Bu çalışma bir tanıklıktır. Burada anlatılanlar olayları yaşayanların belleğinde gün geçtikçe silikleşip yok olup gitmesin istedik. Unutulmasın diye girişilen bu çalışmanın solun bu topraklardaki macerasından belirli bir kesiti; insan gerçekliğini "devrimcinin dünyasını" pek de öne çıkarılmayan ya da "geyik" bağlamında çarpıtılan boyutlarını yansıtabileceğini fark ettiğimizde/ettirildiğinde de yayınlamaya karar verdik.
İstisnalar bir yana "sol ve espri" dendiğinde devrimciliği sulandırıp "yan çizme" eğiliminden tutun da "Muro" rezaletine kadar bir sürü kepazelik fink atıyor "piyasada".
Bunların karşısına niye kara mizah konusu olabilecek asık suratlı bir "Brejnev" karikatürüyle çıkalım ki?

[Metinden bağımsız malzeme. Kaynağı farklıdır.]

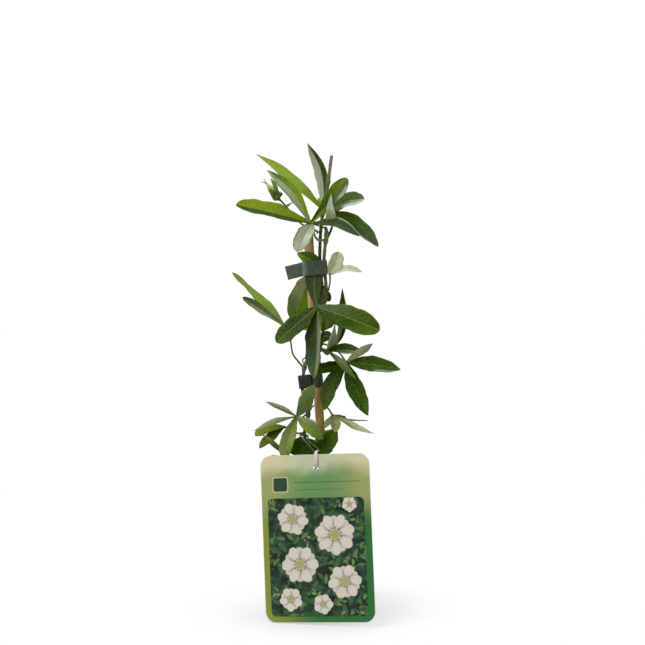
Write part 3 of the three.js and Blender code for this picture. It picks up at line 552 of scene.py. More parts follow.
class Route:
    """A smooth line through points, read by its share of the length."""

    def __init__(self, points, closed=False, steps=40):
        knots = [np.array(p, float) for p in points]
        if closed:
            knots = [knots[-1], *knots, knots[0], knots[1]]
        else:
            knots = [2 * knots[0] - knots[1], *knots, 2 * knots[-1] - knots[-2]]
        t = np.linspace(0, 1, steps, endpoint=False)[:, None]
        pieces = [self.stretch(*four, t) for four in zip(knots, knots[1:], knots[2:], knots[3:])]
        self.points = np.vstack([*pieces, knots[-2][None]])
        self.lengths = lengths_along(self.points)
        self.length = self.lengths[-1]

    @staticmethod
    def stretch(a, b, c, d, t):
        """Points between b and c of a centripetal line through all four."""
        before, between, after = (
            max(np.linalg.norm(q - p), 1e-9) ** 0.5 for p, q in ((a, b), (b, c), (c, d)))
        start = ((b - a) / before - (c - a) / (before + between) + (c - b) / between) * between
        end = ((c - b) / between - (d - b) / (between + after) + (d - c) / after) * between
        return (
            b + start * t + (-3 * b + 3 * c - 2 * start - end) * t**2
            + (2 * b - 2 * c + start + end) * t**3
        )

    def places(self, reach):
        """Points at lengths from the start."""
        return np.stack([np.interp(reach, self.lengths, axis) for axis in self.points.T], 1)

    def at(self, shares):
        """Points and directions at shares of the length."""
        reach = np.clip(np.asarray(shares, float), 0, 1) * self.length
        gap = 0.004 * self.length
        ahead, behind = (self.places(np.clip(reach + way * gap, 0, self.length)) for way in (1, -1))
        return self.places(reach), unit(ahead - behind)

    def share_near(self, point):
        """The share of the length at the place nearest to a point."""
        nearest = np.argmin(np.linalg.norm(self.points - np.array(point, float), axis=1))
        return self.lengths[nearest] / self.length


def smooth_table(rows, at):
    """Values between (place, value) rows, on a line that never overshoots them."""
    x, y = np.array(rows, float).T
    step, rise = np.diff(x), np.diff(y)
    slope = rise / step
    before, after = slope[:-1], slope[1:]
    tangent = np.zeros_like(y)
    same_way = before * after > 0
    tangent[1:-1][same_way] = 2 * before[same_way] * after[same_way] / (before + after)[same_way]
    tangent[0], tangent[-1] = slope[0], slope[-1]
    k = np.clip(np.searchsorted(x, at, side="right") - 1, 0, len(step) - 1)
    t = (at - x[k]) / step[k]
    return (
        y[k] * (1 + 2 * t) * (1 - t) ** 2
        + tangent[k] * step[k] * t * (1 - t) ** 2
        + y[k + 1] * t**2 * (3 - 2 * t)
        + tangent[k + 1] * step[k] * t**2 * (t - 1)
    )


def grid_faces(rows, ring):
    """Quads over rows of points, each row a ring."""
    i, j = np.meshgrid(np.arange(rows - 1), np.arange(ring), indexing="ij")
    following = (j + 1) % ring
    corners = (i * ring + j, i * ring + following, (i + 1) * ring + following, (i + 1) * ring + j)
    return np.stack([c.ravel() for c in corners], 1).tolist()


def end_caps(rows, ring):
    """The faces that close the first and the last ring."""
    return [list(range(ring))[::-1], [(rows - 1) * ring + k for k in range(ring)]]


def capped(rows, ring):
    return grid_faces(rows, ring) + end_caps(rows, ring)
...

Devrimcilik neden güleçliğin "mezarı" olsun?
Che ne güne duruyor?..
Firari Kahkahalar esprili güleç bir hayat için devrimcilikten imtina etmek gerekmediğini; bilakis devrimcinin hayatının en zorlu anlarında bile güleç bir iyimserliğin ışıldadığını gösteriyor. "Unutulmasın" diye alınan notlar biçiminde başlayan çalışmanın "insan içine çıkarılmasına" biraz da bu saiklerle karar verildi.
Firari Kahkahalar'da anlatılanlar yaşandıkları anda çok daha komikti ya da sarsıcıydı. Zulamızdaki yaşanmışlık kesitlerini oldukları gibi resmedebilecek bir bellek ne yazık ki -ya da ne iyi ki- mümkün değildir. Nisyan ile malul hafızamız kimi eksiklik ve fazlalıklara neden olabilir fakat olaylar ve kahramanları "ayniyle vakidir". Elinizde tutuğunuz çalışma bir öykü kitabı değil bir tanıklık ve belgedir.